Scientists, academics, and politicians have questioned the feasibility of reaching the said goal, especially with countries currently unable to commit to carbon mitigation that would stop global warming at 1.5 degrees Celsius above pre-industrial period.
However, in a conference in London last July 1, Christiana Figueres, former Executive Secretary of the United Nations Framework Convention on Climate Change, has reminded the public the importance of the 1.5 degrees target, especially for vulnerable countries.
“The reason for 1.5 degrees is absolutely crucial. It is the only temperature that gives 50% chance for the most vulnerable populations to survive the effects of climate change. Two degrees would mean 95% of Pacific Islands would go under water, 30% of Bangladesh goes under water, 30% of Florida goes under water, New York gets completely flooded. If New York gets flooded, they will know what to do. What do we do about Bangladesh? What do we do about Pacific Islands going under water?
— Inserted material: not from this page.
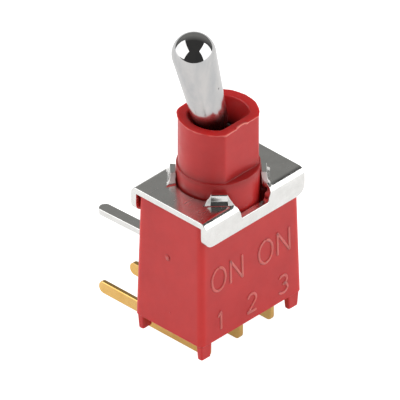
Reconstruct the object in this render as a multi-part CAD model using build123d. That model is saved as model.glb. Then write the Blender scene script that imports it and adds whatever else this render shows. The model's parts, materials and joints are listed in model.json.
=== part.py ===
from build123d import *
import os
from math import cos, radians, sin, sqrt, tan

# Sealed sub-miniature toggle switch for a board that stands behind it, in millimetres.
# X: the way the lever switches. Y: towards the board. Z: up, along the bushing.
# The origin is on the bushing axis, level with the lower edges of the terminals, which it stands on.

# terminals: flat blades stamped from one sheet
terminal_pitch = 2.54
blade_thickness = 0.29
terminal_drop = 1.64          # from the housing's underside down to the terminals' lower edge
shank_gap = 0.05              # from the cavity's front wall to each shank
shank_width = 0.95
corner_radius = 0.34
crook_radius = 0.20
pin_height = 0.78
pin_centre = 0.92             # height of the pin's middle above the terminals' lower edge
pin_reach = 3.78              # from the board face to the tip
pin_tip_radius = 0.36

# housing: body, feet, collar and bushing in one moulding
body_width_base = 8.20
body_width_top = 7.90
body_depth_base = 5.25
body_depth_top = 4.90
body_height = 8.18
body_edge_radius = 0.30
body_rim_chamfer = 0.14
body_shoulder_radius = 0.12
wall = 0.60
ceiling = 0.92
collar_radius = 2.385
collar_rise = 1.10            # above the bracket's top face
bushing_radius = 2.29
bushing_flat = 1.855          # from the axis to each flat
bushing_rise = 4.33           # above the bracket's top face
flash_rise = 0.09
flash_proud = 0.055
foot_length = 0.93
foot_depth = 0.46
foot_height = 0.90
foot_inset = 0.06
foot_taper = 0.08
gate_mark_radius = 0.17
gate_mark_rise = 0.07
gate_mark_drop = 3.16         # from the body's top face

# support bracket: one folded sheet
sheet = 0.40
bracket_width = 8.04
front_gap = 0.04              # from the body's top edge to the front flange
back_gap = 0.12               # from the body's top edge to the back flange
flange_height = 1.67
bend_radius = 0.05            # inside
flange_corner_radius = 0.60
collar_gap = 0.11
notch_width = 2.18
notch_flare = 0.25
notch_depth = 0.81            # from the plate's top face
lug_width = 0.94
lug_rise = 0.55
lug_sheet = 0.30
lug_bend_radius = 0.26
lug_clearance = 0.02
lug_base_spread = 0.34
lug_flat_margin = 0.03        # kept between the lugs and the start of each bend
leg_width = 0.74
leg_reach = 4.00              # from the board face to the tip
leg_row_gap = 5.20            # from the pins' middle up to the legs' middle
leg_bend_radius = 0.20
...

This means these people will have no home. Talk about forced migration, talk about tragic. Those people have zero responsibility in the past, present, and future. 1.5 has got to be where we work forward,” said Figueres.
“I hear everyone say it’s impossible, we’re just going to have to make it possible. To go at this with a defeatist attitude and accept that we have no other options but to go to 2 degrees or three or four, is inadmissible,” Figueres added.